Picasso and Braque is the Cubist App(le) of Kimbell Art Museum's iPad
Pablo Picasso's "Still Life with a Bottle of Rum," 1911
The Metropolitan Museum of Art, New York. Jacques and Natasha Gelman Collection, 1998. © 2011 Estate of Pablo Picasso / Artists Rights Society (ARS), New York
Fort Worth's Kimbell Art Museum has trumped Tom Hanks and his high-tech Da Vinci Code shenanigans by using Apple's iPad as a virtual museum guide for their Picasso and Braque: The Cubist Experiment, 1910-1912 exhibition.
The Kimbell supplies the iPads preloaded with an application called iCubist, created specifically for this event by the California-based MegaVision. More like preloaded with awesomeness, in my opinion.

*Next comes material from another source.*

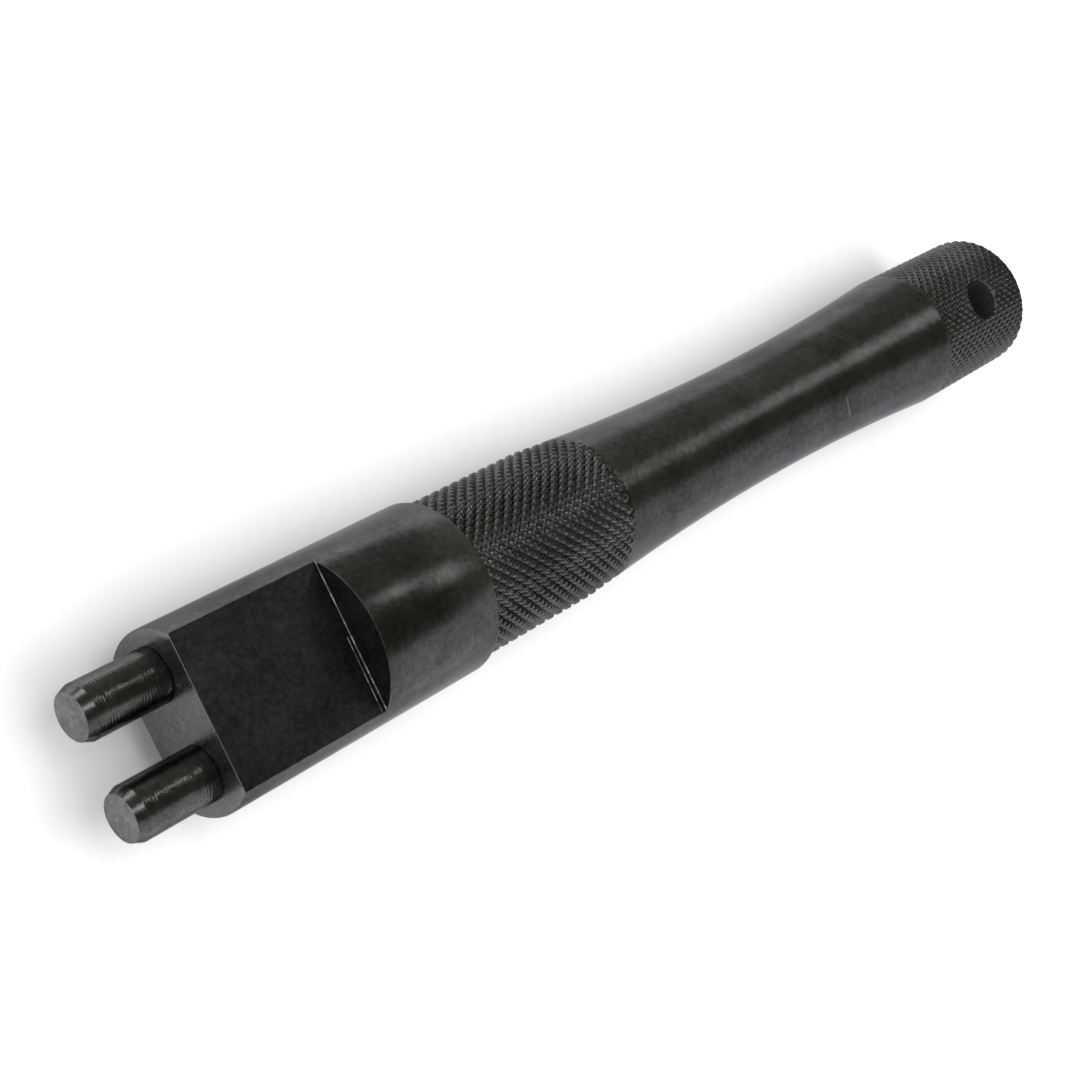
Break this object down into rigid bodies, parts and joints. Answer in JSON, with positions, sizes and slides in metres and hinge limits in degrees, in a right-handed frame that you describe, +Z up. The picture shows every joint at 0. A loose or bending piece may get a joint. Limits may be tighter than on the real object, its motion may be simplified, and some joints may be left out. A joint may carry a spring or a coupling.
{
  "type": "case back opener",
  "caption": "Two-pin hand tool for turning screwed case backs: flatted steel head with two drive pins, waisted handle with knurled bands and a cross hole at the tail.",
  "frame": {"origin": "under the middle of the overall length, on the surface the tool lies on, with the tool's axis straight above it", "axes": "+X along the tool's axis from the drive pins to the tail, +Z up, square to the two spanner flats, +Y across the pair of pins"},
  "size_m": [0.158, 0.02, 0.02],
  "materials": {
    "blackened_steel": "black oxide over turned, milled and knurled steel, satin",
    "pin_steel": "darkened hardened steel with fine turning marks, satin to bright at the tapers"
  },
  "bodies": {
    "root": {"tool_body": "blackened_steel", "drive_pin_left": "pin_steel", "drive_pin_right": "pin_steel"}
  },
  "joints": []
}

iCubist contains "spectral images" of several paintings at different light frequencies, like ultraviolet and infrared, which allows users to uncover Picasso and Braque's creative process. These images also reveal features otherwise invisible to the human eye while highlighting unique elements of the pieces, the artists and Cubism in general.
Considering Señor Pablo loved him some ladies, who knows what you may see. Think of the possibilities.
There is also an interactive portion of iCubist that allows users to deconstruct paintings piece by piece and explore how they evolved. The fun part of the de/re-constructing of the painting is that what may have originally looked like a lamppost and three monkeys after a whirl through funnel cloud, can be refigured to resemble, maybe, C-3PO in a fight with R2-D2. Good times. (I know they'd never really fight.)
Another interactive feature of iCubist highlights subtle distinctions in the two artists' unique styles. With any luck, maybe it will explain human nature's innate need to put everything in boxes.
Picasso and Braque runs through August 21.